A Dead Statistician Has Some Advice For Your Marketing
If you stayed awake in your college businesses classes, the name W. Edwards Deming might ring a bell. He was a genius at improving manufacturing and management processes. Consulting with Japanese and American companies throughout his career, he helped improve the quality of products, limit defects and boost profit margins. A big part of his scientific philosophy involved developing and refining processes. He once said “If you can't describe what you are doing as a process, you don't know what you're doing.”

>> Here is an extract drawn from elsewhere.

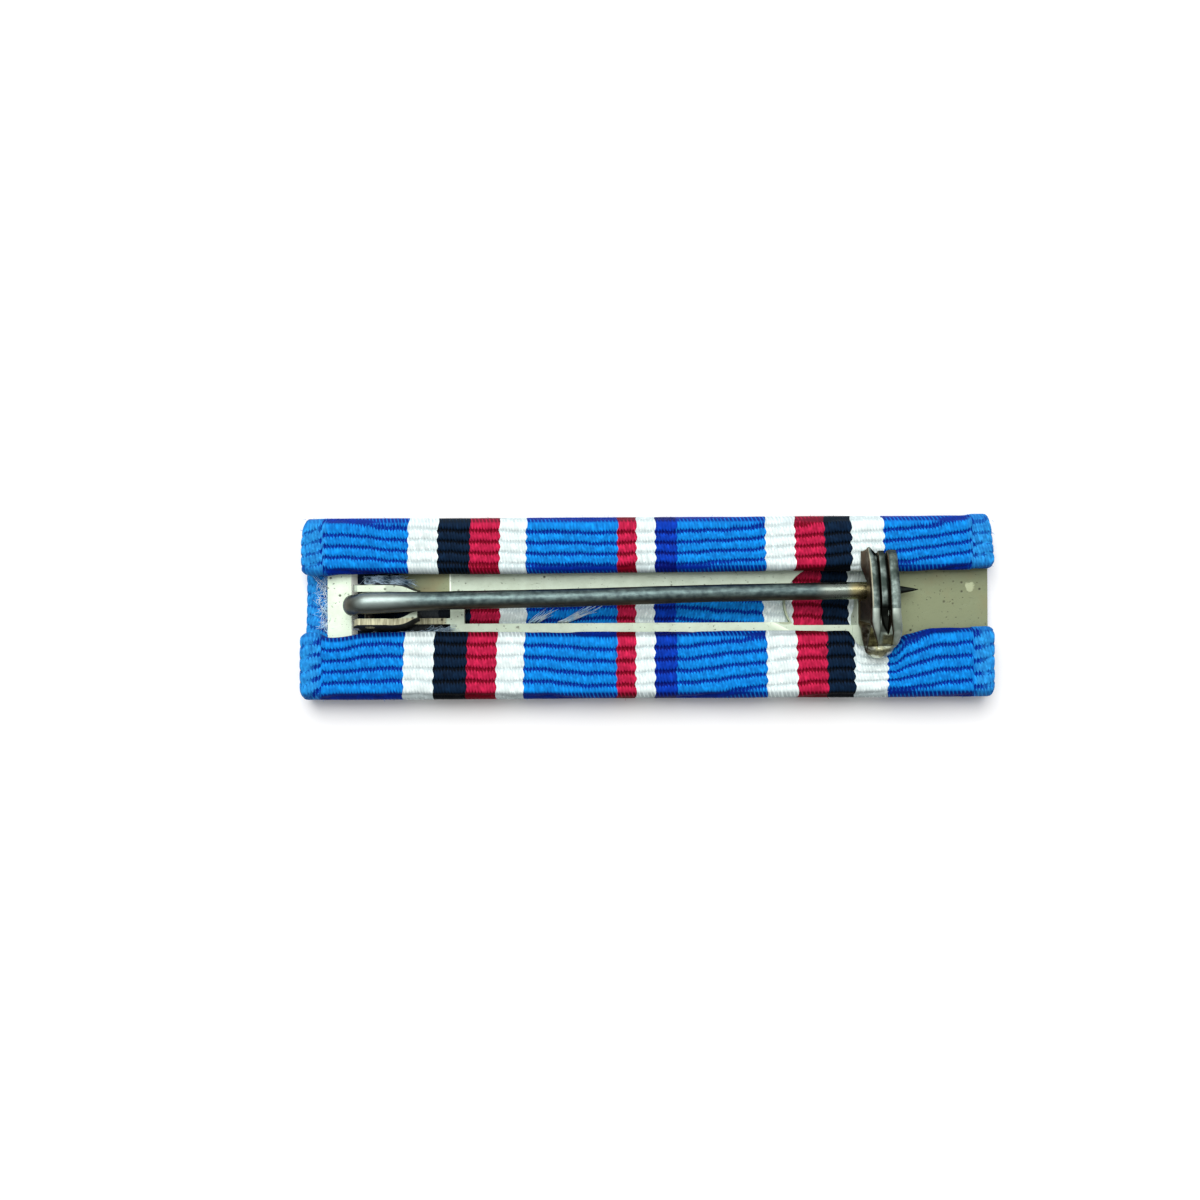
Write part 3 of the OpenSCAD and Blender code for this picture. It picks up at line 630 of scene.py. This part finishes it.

That statement doesn't just ring true for manufacturing widgets. It also applies to Web design and marketing. One of the big objectives we have at Webstratics, and something we have been working on for a long time, is developing better processes for the work we do. With Web design, this means we are looking at each project and asking how the process can be improved. We want to produce great sites that get results. That starts by creating a process that results in great work.
We realized that the process starts long before a Web designer fires up a program. We we start by laying out specific objectives, identifying key audience groups, thinking through desired visitor actions, assessing the creative necessities, identifying key technology requirements and laying out an executable plan. It is quite a bit of work, but the results make it worth it.
Web design is just one example, but really all advertising and marketing activities should have a describable process of how you get from where you are to where you want to be. If you can't figure out the process, then, Deming would say, don't spend money on it.
How about your marketing? Do you have a process? One way to find out is to try writing it down, step by step. If you can't do that, you don't have a process. And if you don't have a process, the man so cool that his middle name is plural says you have a problem.